··· Given material ···

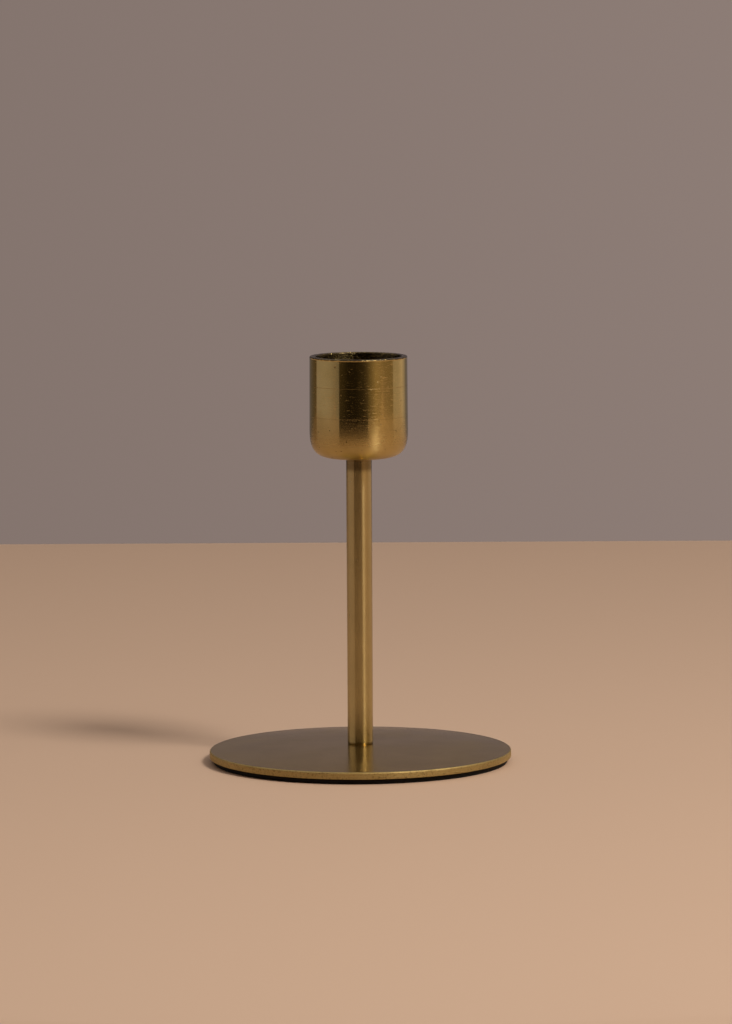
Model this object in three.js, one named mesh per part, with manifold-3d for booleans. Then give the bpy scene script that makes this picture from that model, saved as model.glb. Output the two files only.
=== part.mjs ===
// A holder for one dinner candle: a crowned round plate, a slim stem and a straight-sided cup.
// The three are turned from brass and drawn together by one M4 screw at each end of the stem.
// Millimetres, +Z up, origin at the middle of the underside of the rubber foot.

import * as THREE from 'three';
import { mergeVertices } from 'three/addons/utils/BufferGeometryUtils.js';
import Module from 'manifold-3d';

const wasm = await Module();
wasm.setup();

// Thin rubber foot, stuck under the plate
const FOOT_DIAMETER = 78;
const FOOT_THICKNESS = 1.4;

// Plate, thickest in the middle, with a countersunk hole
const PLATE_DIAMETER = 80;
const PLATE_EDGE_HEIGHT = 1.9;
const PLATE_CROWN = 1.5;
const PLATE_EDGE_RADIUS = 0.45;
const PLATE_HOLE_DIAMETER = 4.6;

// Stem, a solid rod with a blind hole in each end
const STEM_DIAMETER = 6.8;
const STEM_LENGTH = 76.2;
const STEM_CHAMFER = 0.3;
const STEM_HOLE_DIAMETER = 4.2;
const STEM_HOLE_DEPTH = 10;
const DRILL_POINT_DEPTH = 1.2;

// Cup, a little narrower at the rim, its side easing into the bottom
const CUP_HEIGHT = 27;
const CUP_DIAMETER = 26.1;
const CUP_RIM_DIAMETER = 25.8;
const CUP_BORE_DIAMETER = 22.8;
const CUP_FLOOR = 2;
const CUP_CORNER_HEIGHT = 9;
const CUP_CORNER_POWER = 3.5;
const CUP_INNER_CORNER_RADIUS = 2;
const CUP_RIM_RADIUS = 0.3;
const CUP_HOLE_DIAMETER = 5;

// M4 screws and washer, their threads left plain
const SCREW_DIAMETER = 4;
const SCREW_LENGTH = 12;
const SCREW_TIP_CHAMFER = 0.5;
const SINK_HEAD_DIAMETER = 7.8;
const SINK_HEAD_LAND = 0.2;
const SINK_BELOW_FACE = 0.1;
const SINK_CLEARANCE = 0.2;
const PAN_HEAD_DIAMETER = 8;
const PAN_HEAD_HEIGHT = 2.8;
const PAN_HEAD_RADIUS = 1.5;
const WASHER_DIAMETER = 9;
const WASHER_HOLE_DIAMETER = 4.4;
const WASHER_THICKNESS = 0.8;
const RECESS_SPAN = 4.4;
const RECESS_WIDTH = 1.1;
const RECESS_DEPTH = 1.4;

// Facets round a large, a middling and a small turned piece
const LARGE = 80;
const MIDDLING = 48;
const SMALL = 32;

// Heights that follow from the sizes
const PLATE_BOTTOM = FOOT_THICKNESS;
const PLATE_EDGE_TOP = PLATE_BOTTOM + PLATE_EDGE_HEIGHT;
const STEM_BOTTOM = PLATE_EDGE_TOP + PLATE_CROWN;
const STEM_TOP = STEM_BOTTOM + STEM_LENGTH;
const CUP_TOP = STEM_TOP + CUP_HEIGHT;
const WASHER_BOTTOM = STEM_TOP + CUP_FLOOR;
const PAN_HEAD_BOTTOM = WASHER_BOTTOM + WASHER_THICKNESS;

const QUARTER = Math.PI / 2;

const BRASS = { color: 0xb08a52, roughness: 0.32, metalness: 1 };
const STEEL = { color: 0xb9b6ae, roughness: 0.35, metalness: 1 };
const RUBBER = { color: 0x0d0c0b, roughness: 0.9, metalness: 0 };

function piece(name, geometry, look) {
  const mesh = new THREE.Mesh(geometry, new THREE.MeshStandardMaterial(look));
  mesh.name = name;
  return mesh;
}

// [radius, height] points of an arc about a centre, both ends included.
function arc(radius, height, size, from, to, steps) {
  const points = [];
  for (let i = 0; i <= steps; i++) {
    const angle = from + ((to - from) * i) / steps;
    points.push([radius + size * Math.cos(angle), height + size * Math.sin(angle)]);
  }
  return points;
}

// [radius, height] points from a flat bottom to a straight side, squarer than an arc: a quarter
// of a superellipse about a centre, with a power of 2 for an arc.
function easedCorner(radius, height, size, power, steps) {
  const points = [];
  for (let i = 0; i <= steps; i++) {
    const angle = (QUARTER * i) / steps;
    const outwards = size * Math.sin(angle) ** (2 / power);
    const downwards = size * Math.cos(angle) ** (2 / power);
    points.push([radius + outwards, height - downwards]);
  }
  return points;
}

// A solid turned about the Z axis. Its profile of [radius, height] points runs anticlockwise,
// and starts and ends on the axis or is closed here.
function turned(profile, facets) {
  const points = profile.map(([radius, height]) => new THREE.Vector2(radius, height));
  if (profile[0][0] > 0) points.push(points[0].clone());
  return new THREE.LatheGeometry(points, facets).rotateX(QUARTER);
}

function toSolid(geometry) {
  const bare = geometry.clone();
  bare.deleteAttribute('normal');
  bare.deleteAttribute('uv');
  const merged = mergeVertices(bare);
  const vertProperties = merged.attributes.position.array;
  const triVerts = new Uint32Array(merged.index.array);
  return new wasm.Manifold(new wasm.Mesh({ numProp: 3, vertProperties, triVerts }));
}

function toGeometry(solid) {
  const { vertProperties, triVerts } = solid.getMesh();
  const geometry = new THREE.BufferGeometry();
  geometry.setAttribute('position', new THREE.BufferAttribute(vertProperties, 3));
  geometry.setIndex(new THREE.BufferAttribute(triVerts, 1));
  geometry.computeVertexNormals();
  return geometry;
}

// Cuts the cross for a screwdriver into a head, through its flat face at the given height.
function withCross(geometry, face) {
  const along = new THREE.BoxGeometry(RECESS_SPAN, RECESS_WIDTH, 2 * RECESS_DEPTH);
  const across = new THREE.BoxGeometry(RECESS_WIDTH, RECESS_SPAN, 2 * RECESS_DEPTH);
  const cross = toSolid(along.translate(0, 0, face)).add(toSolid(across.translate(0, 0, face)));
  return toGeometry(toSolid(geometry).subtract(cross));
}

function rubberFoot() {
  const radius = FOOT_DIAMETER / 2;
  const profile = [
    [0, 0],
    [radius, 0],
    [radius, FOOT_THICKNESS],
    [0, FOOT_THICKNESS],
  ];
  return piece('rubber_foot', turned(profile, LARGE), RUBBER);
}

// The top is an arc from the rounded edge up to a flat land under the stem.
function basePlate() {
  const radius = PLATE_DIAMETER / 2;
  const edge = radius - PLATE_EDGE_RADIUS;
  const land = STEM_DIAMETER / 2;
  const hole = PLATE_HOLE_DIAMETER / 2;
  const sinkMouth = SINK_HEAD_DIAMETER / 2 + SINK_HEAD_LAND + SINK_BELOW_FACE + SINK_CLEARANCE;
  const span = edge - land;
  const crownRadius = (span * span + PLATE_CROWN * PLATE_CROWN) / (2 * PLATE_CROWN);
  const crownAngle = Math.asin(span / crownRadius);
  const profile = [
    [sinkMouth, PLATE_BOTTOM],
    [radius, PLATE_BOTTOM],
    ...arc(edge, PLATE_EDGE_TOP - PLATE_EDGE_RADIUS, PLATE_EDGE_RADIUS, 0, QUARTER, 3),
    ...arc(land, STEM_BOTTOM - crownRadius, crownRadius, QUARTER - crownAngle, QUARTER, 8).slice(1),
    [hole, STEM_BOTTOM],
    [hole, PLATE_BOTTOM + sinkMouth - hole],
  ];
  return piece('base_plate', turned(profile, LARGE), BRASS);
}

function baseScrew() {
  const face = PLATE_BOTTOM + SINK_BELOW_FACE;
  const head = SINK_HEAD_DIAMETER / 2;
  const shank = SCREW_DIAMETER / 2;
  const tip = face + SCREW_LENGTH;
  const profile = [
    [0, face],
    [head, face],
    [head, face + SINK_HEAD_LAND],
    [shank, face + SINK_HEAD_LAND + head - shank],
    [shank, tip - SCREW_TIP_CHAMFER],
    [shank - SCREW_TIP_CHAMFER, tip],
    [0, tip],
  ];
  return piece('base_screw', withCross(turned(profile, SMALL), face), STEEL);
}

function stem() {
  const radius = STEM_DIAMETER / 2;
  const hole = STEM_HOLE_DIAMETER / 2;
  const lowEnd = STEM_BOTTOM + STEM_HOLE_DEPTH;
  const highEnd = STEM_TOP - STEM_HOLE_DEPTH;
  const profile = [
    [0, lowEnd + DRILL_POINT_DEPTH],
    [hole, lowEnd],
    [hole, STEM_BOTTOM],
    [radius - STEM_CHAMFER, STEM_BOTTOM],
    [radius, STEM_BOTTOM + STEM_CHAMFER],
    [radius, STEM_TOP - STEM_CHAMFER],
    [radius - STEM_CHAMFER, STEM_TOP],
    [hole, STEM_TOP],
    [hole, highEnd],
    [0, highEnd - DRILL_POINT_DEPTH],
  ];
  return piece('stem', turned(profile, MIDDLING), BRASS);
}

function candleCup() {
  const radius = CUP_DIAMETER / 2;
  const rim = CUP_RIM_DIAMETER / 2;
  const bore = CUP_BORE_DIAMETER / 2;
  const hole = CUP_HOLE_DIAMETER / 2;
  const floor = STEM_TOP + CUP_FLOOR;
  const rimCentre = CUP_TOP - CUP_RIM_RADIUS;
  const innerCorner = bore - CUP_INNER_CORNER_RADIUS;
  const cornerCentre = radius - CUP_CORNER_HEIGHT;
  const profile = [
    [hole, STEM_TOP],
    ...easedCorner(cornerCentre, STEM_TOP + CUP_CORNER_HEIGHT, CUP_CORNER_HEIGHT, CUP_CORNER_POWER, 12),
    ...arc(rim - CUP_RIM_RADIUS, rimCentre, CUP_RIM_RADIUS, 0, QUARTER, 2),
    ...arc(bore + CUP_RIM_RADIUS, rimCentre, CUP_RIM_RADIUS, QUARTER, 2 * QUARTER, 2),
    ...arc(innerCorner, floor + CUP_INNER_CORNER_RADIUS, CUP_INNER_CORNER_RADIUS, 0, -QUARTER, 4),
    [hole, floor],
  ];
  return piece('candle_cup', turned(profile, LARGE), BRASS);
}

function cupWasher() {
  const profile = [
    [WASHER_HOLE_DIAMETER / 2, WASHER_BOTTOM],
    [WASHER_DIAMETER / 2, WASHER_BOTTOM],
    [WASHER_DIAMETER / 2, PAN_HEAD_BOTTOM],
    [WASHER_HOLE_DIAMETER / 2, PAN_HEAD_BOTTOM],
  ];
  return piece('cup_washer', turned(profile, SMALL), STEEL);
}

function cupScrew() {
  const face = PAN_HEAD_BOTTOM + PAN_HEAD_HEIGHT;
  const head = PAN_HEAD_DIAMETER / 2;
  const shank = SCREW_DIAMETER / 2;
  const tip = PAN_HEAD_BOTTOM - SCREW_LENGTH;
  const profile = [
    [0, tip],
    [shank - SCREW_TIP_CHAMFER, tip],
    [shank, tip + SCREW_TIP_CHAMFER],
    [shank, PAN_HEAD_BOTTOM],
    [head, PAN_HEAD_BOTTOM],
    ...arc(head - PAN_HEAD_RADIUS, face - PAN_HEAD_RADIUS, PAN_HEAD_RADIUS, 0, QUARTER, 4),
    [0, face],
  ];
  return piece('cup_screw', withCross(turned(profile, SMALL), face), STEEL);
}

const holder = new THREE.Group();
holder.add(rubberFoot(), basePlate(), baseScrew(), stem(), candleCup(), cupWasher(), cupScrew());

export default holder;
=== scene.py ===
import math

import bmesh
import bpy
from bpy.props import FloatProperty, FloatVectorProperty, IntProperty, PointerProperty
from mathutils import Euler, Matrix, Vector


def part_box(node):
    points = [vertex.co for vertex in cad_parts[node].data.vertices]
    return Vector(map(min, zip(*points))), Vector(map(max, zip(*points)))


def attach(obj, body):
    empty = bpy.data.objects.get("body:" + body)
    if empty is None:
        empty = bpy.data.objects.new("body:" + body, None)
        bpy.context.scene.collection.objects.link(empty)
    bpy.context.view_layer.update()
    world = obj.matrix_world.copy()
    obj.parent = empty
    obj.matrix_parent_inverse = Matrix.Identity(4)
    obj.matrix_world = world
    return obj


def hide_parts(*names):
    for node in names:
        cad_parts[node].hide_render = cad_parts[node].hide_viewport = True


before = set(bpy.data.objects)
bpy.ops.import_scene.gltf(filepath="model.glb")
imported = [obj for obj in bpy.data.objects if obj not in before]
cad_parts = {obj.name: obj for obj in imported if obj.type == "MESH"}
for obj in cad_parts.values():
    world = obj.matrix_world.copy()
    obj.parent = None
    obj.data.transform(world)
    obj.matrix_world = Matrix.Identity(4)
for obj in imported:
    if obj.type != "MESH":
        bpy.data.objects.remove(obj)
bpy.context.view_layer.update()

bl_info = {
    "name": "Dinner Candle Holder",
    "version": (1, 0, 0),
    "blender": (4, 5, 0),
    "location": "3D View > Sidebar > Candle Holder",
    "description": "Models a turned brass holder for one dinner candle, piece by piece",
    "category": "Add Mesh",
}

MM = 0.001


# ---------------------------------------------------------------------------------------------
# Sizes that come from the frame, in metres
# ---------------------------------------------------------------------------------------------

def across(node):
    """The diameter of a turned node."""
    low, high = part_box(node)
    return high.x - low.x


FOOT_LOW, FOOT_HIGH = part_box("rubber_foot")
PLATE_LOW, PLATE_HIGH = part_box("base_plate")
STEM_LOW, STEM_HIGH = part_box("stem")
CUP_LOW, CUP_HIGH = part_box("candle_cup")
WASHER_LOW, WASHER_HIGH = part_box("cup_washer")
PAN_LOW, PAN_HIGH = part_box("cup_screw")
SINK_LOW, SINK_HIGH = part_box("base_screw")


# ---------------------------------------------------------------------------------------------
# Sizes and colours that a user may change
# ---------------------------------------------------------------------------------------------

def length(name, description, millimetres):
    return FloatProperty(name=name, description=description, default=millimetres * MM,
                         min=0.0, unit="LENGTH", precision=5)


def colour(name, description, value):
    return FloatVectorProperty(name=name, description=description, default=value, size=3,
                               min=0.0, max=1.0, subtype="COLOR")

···

## Problem to work on
Return nothing but the lines running from the line with "const holder = new THREE.Group();" through the line with "bpy.context.scene.collection.objects.link(empty)", exactly as they appear.

## Problem solution
const holder = new THREE.Group();
holder.add(rubberFoot(), basePlate(), baseScrew(), stem(), candleCup(), cupWasher(), cupScrew());

export default holder;
=== scene.py ===
import math

import bmesh
import bpy
from bpy.props import FloatProperty, FloatVectorProperty, IntProperty, PointerProperty
from mathutils import Euler, Matrix, Vector


def part_box(node):
    points = [vertex.co for vertex in cad_parts[node].data.vertices]
    return Vector(map(min, zip(*points))), Vector(map(max, zip(*points)))


def attach(obj, body):
    empty = bpy.data.objects.get("body:" + body)
    if empty is None:
        empty = bpy.data.objects.new("body:" + body, None)
        bpy.context.scene.collection.objects.link(empty)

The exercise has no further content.